La mayoría de los medios de comunicación tienen un objetivo simple: crear contenido que genere una audiencia y vender esa audiencia a los anunciantes. Los editores de periódicos solían decir: “Si sangra, conduce”, porque las historias sobre crímenes violentos y conflictos a menudo llegaban a la portada, despertando las emociones del lector y vendiendo más periódicos. Ahora las redes sociales nos hacen a todos socios en esa manipulación emocional. El contenido más ruidoso y cargado tiende a obtener la mayor cantidad de comentarios y acciones de “me gusta” y “compartir”. Y a medida que las gigantescas empresas de medios y tecnología que cotizan en bolsa sienten la presión de proporcionar más valor para los accionistas, estas encuentran formas de mantenernos consumiendo. Y nada mantiene a una audiencia involucrada como subirle el volumen al conflicto.

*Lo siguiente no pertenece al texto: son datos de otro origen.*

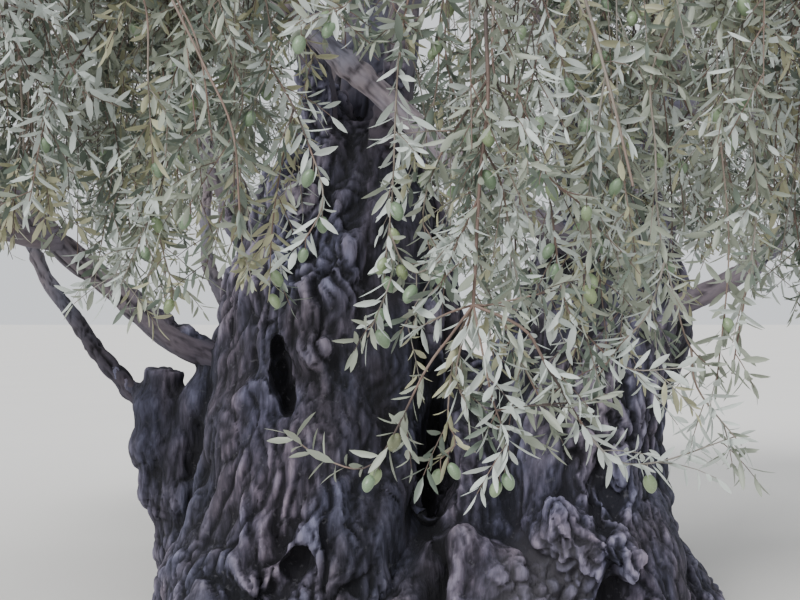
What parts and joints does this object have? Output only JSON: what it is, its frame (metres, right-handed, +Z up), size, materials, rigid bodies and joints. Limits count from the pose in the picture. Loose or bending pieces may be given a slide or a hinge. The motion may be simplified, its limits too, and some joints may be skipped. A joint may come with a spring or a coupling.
{
  "type": "olive tree",
  "caption": "Old olive tree with a broad, gnarled, forked trunk, long arching boughs and a spreading, weeping crown of narrow grey-green leaves with green fruit.",
  "frame": {"origin": "on the ground, at the middle of the flat cut under the trunk", "axes": "+Z up, +X to the right seen from the front, -Y towards the front, the side with the low curtains"},
  "size_m": [8.4661, 8.9775, 6.2572],
  "materials": {
    "trunk_bark": "rough, deeply furrowed",
    "limb_bark": "rough, finely fissured",
    "foliage": "satin above, matt and silvery below"
  },
  "bodies": {
    "root": {"trunk": "trunk_bark", "left_limb": "limb_bark", "left_limb_fork": "limb_bark", "left_low_limb": "limb_bark", "left_thin_limb": "limb_bark", "left_upper_bough": "limb_bark", "left_crown_bough": "limb_bark", "left_fore_bough": "limb_bark", "left_inner_bough": "limb_bark", "front_bough": "limb_bark", "front_fork": "limb_bark", "crossing_bough": "limb_bark", "right_limb": "limb_bark", "right_limb_fork": "limb_bark", "right_fore_bough": "limb_bark", "right_fore_fork": "limb_bark", "right_outer_bough": "limb_bark", "right_outer_fork": "limb_bark", "right_inner_bough": "limb_bark", "right_inner_fork": "limb_bark", "back_right_bough": "limb_bark", "back_right_fork": "limb_bark", "back_left_bough": "limb_bark", "back_left_fork": "limb_bark", "skirt_foliage_1": "foliage", "skirt_foliage_2": "foliage", "skirt_foliage_3": "foliage", "skirt_foliage_4": "foliage", "skirt_foliage_5": "foliage", "skirt_foliage_6": "foliage", "skirt_foliage_7": "foliage", "skirt_foliage_8": "foliage", "skirt_foliage_9": "foliage", "shoulder_foliage_1": "foliage", "shoulder_foliage_2": "foliage", "shoulder_foliage_3": "foliage", "shoulder_foliage_4": "foliage", "shoulder_foliage_5": "foliage", "shoulder_foliage_6": "foliage", "shoulder_foliage_7": "foliage", "top_foliage_1": "foliage", "top_foliage_2": "foliage", "top_foliage_3": "foliage", "top_foliage_4": "foliage", "curtain_foliage_left": "foliage", "curtain_foliage_middle": "foliage", "curtain_foliage_right": "foliage"}
  },
  "joints": []
}
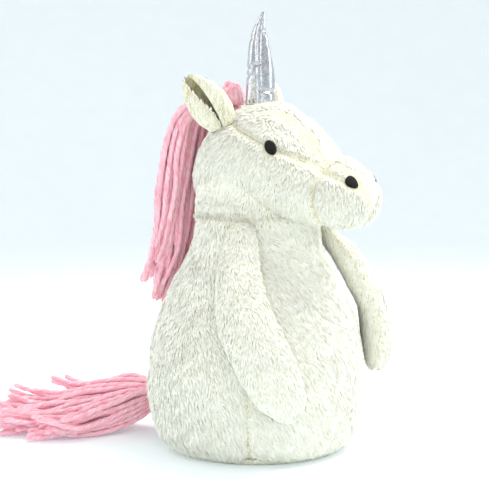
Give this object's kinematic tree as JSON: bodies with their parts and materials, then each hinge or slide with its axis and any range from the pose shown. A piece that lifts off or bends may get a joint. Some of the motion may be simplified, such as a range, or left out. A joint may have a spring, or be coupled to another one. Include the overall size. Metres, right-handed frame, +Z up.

Hacer que nos enfrentemos en batallas ideológicas, amplificando momentos e historias de odio en toda la humanidad todo el tiempo es una excelente forma de crear una audiencia y vender anuncios. También es una forma efectiva de hacer que las personas se sientan enojadas, aisladas, ansiosas y desconfiadas de los demás. Y, al igual que una máquina tragamonedas, nuestras aplicaciones (apps) sociales recompensan los centros de placer en nuestros cerebros cuando recibimos acciones de “me gusta” y “compartir”, así como comentarios cuando participamos — cuando comentamos en ese video divisivo o cuando compartimos ese meme sarcástico—. Es sistémico. Es diabólico. Y funciona.
Entonces, ¿qué podría ser más fuerte y más poderoso que el odio? El amor podría serlo. Pero no cualquier amor. El amor desconcertante. El amor incondicional. El amor sacrificial. El amor que vemos en Jesús. Esta figura impactante e incluso revolucionaria — que desafió el statu quo de aquel entonces, que habló en contra de los líderes religiosos y políticos de su época, que abogó por los marginados y oprimidos, pero que siempre, siempre, siempre amó a los demás a pesar de su identidad, sus creencias o sus valores—. Jesús nos mostró que el camino hacia el florecimiento y la realización humana era amar a los demás como a uno mismo, incluso si te cuesta la vida.
¿Cómo cambiaría el tenor de nuestros conflictos y nuestras conversaciones? ¿Cómo sería el mundo si todos resistiéramos la tentación de defender nuestro egoísmo a toda costa y proclamáramos juntos en voz alta que el amor hacia los demás, la compasión hacia las experiencias vividas de otros, la empatía por sus posiciones y el respeto por su dignidad son los valores más importantes que todos podríamos tener? Eso es muy difícil de pedir; aparentemente imposible. Pero Él nos entiende invita a la gente a explorar la historia, las enseñanzas y la misión de alguien que vivió de esa manera. Sin importar lo que creas sobre Dios o el cristianismo, considera esto: ¿Qué podríamos aprender hoy en día de una persona así?